§ Problem
Quote every line as given.

§ Raw data
:::

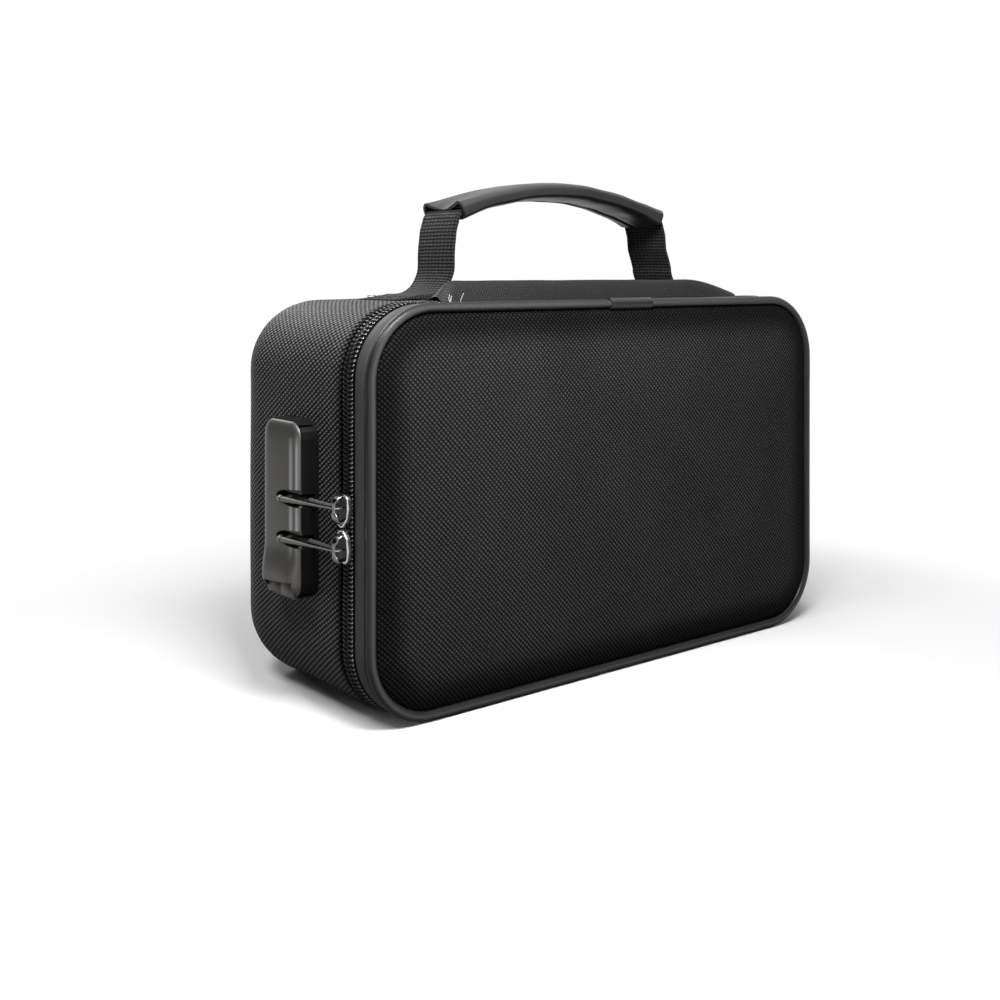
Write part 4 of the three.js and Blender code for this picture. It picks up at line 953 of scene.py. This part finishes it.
move(bm, (0, LOCK_MID_Y, LOCK_MID_Z))
make_piece("lock_cover_pressing", bm, gunmetal, "case", ["lock_cover"])

# The thumb slide is a small block with a groove down its face. Its lower edge is rolled over.
PAD_W = 17.3
PAD_H = 5.6
bm = bmesh.new()
bmesh.ops.create_cube(bm, size=1)
stretch(bm, (1.5, PAD_W, PAD_H))
low_edge = [e for e in bm.edges if all(v.co.x < 0 and v.co.z < 0 for v in e.verts)]
round_edges(bm, low_edge, 1.3, 6)
for y in (-0.35, 0.35, -1.1, 1.1):
    cut_across(bm, (0, y, 0))
groove = [v for v in bm.verts if abs(v.co.y) < 0.5 and v.co.x < 0 and v.co.z > -2.6]
move(bm, (0.35, 0, 0), groove)
rim = [e for e in bm.edges if e.calc_face_angle(0) > 1.2]
round_edges(bm, rim, 0.18, 2)
for v in bm.verts:
    upper = max(0, v.co.z) / (PAD_H / 2)
    v.co.z -= NOTCH_LEAN * (v.co.y + PAD_W / 2) * upper
    if v.co.x < 0:
        # its upper corners are thinner, and pass under the cover's rolled edge
        v.co.x += upper * (0.15 + 0.6 * max(0, abs(v.co.y) - 5.0) / 3.65)
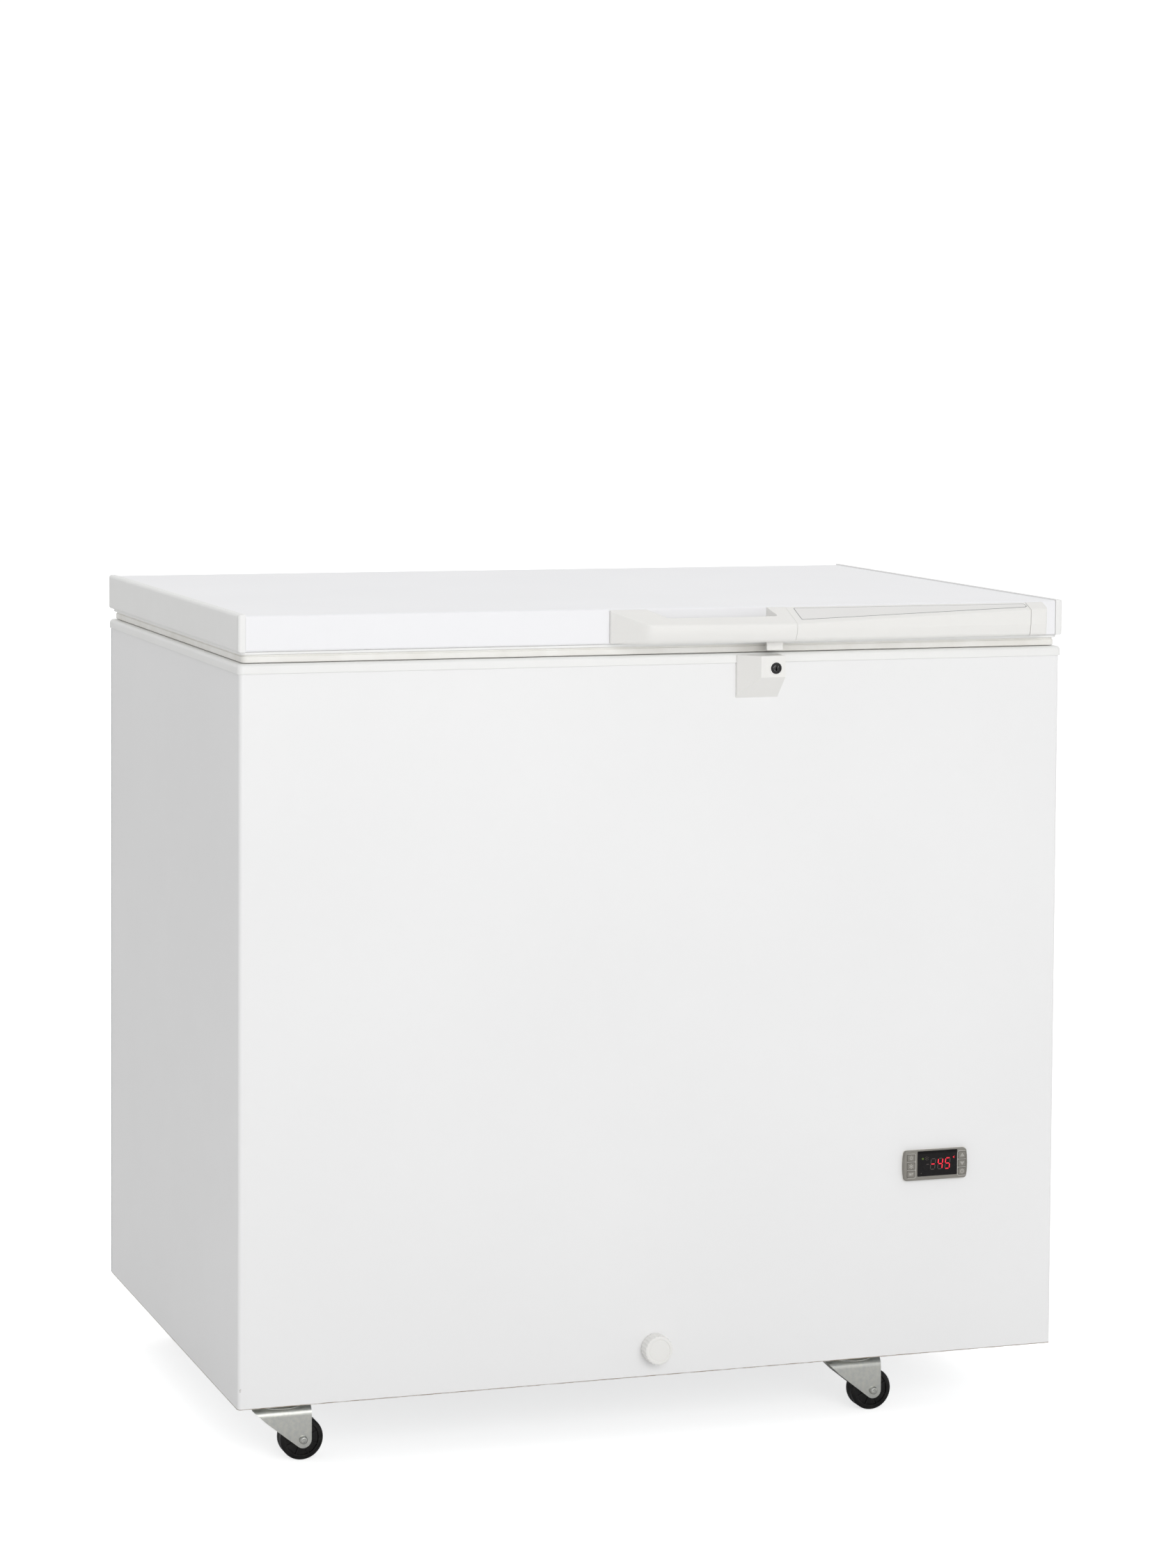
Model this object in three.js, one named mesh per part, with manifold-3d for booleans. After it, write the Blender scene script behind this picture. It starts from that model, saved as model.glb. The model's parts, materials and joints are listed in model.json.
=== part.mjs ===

:::

§ Written solution
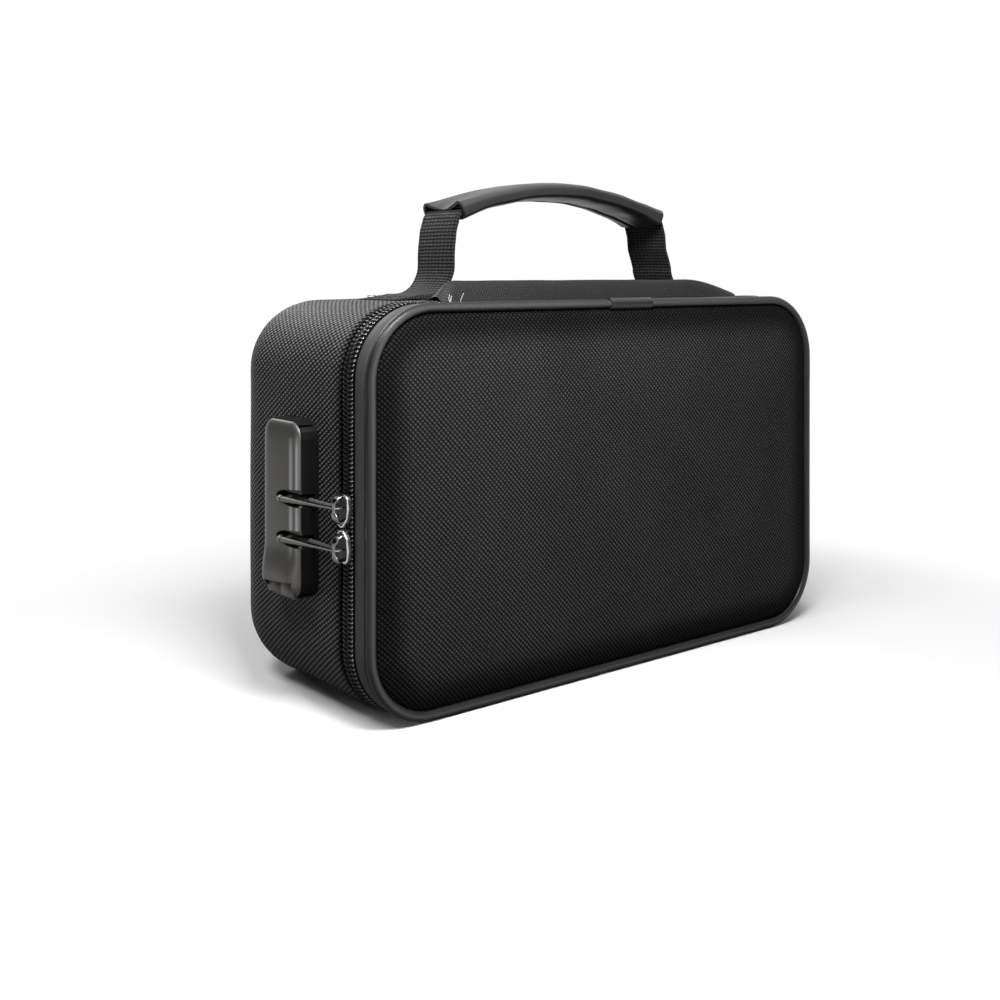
Write part 4 of the three.js and Blender code for this picture. It picks up at line 953 of scene.py. This part finishes it.
move(bm, (0, LOCK_MID_Y, LOCK_MID_Z))
make_piece("lock_cover_pressing", bm, gunmetal, "case", ["lock_cover"])

# The thumb slide is a small block with a groove down its face. Its lower edge is rolled over.
PAD_W = 17.3
PAD_H = 5.6
bm = bmesh.new()
bmesh.ops.create_cube(bm, size=1)
stretch(bm, (1.5, PAD_W, PAD_H))
low_edge = [e for e in bm.edges if all(v.co.x < 0 and v.co.z < 0 for v in e.verts)]
round_edges(bm, low_edge, 1.3, 6)
for y in (-0.35, 0.35, -1.1, 1.1):
    cut_across(bm, (0, y, 0))
groove = [v for v in bm.verts if abs(v.co.y) < 0.5 and v.co.x < 0 and v.co.z > -2.6]
move(bm, (0.35, 0, 0), groove)
rim = [e for e in bm.edges if e.calc_face_angle(0) > 1.2]
round_edges(bm, rim, 0.18, 2)
for v in bm.verts:
    upper = max(0, v.co.z) / (PAD_H / 2)
    v.co.z -= NOTCH_LEAN * (v.co.y + PAD_W / 2) * upper
    if v.co.x < 0:
        # its upper corners are thinner, and pass under the cover's rolled edge
        v.co.x += upper * (0.15 + 0.6 * max(0, abs(v.co.y) - 5.0) / 3.65)
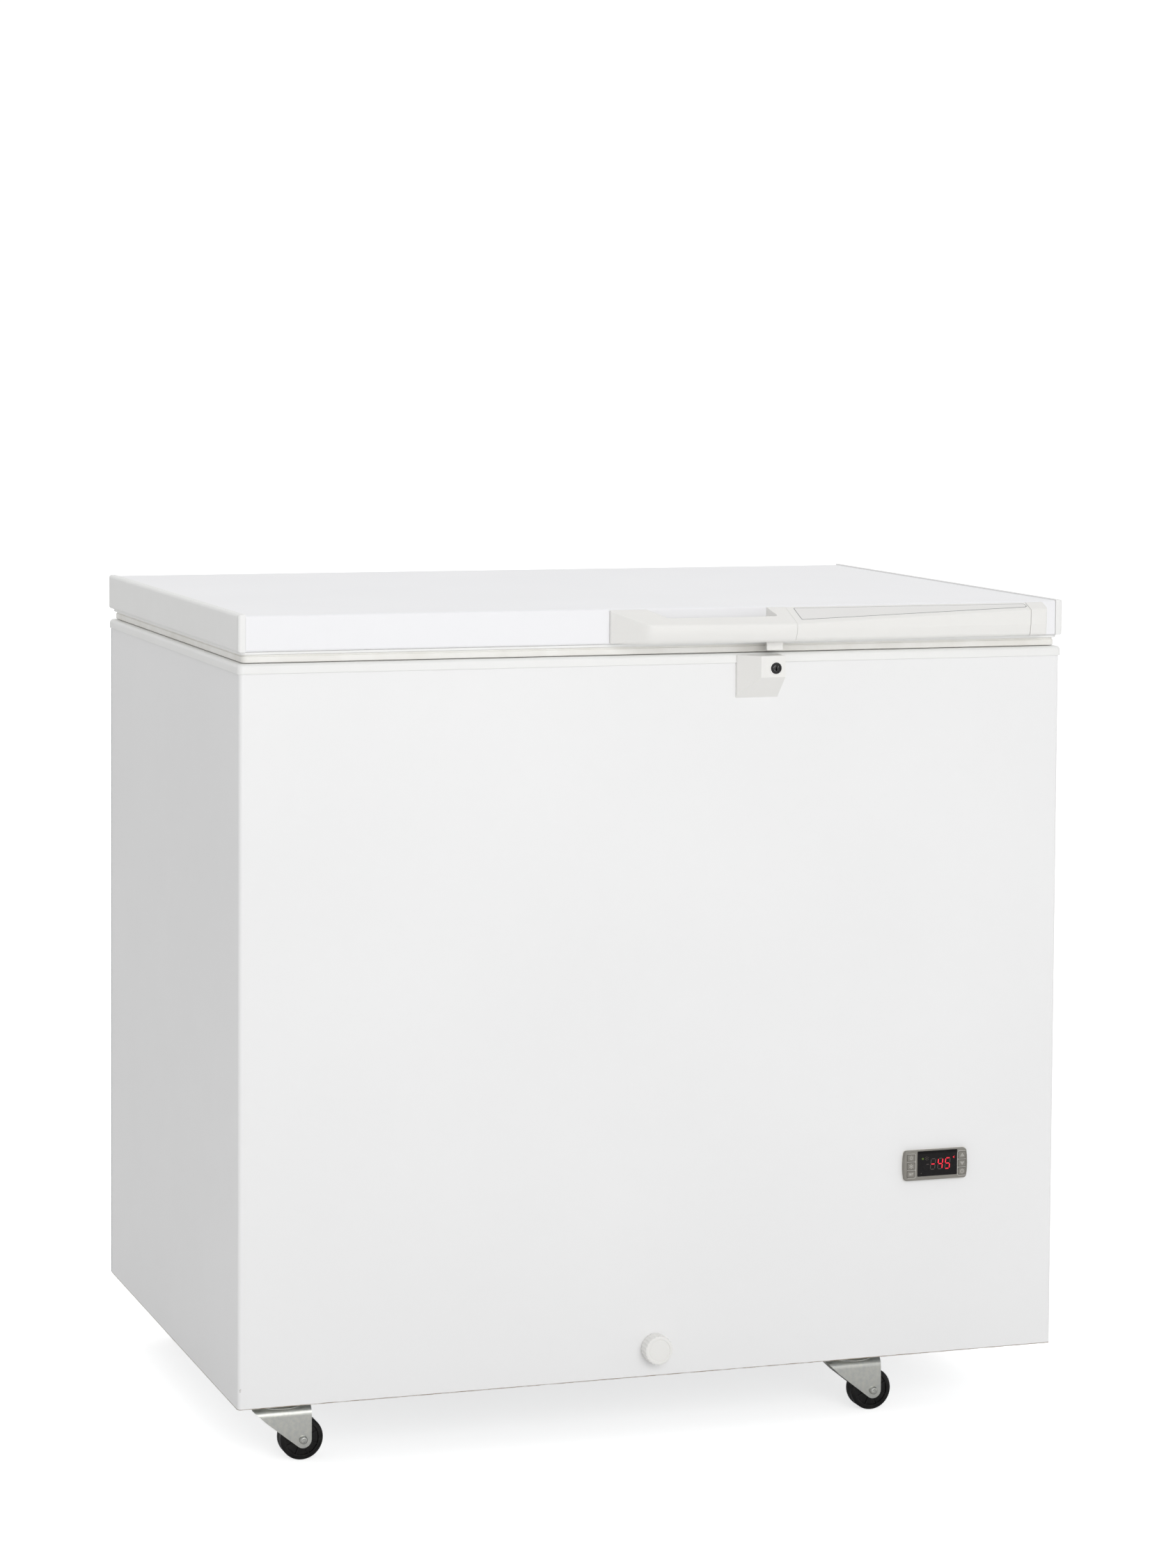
Model this object in three.js, one named mesh per part, with manifold-3d for booleans. After it, write the Blender scene script behind this picture. It starts from that model, saved as model.glb. The model's parts, materials and joints are listed in model.json.
=== part.mjs ===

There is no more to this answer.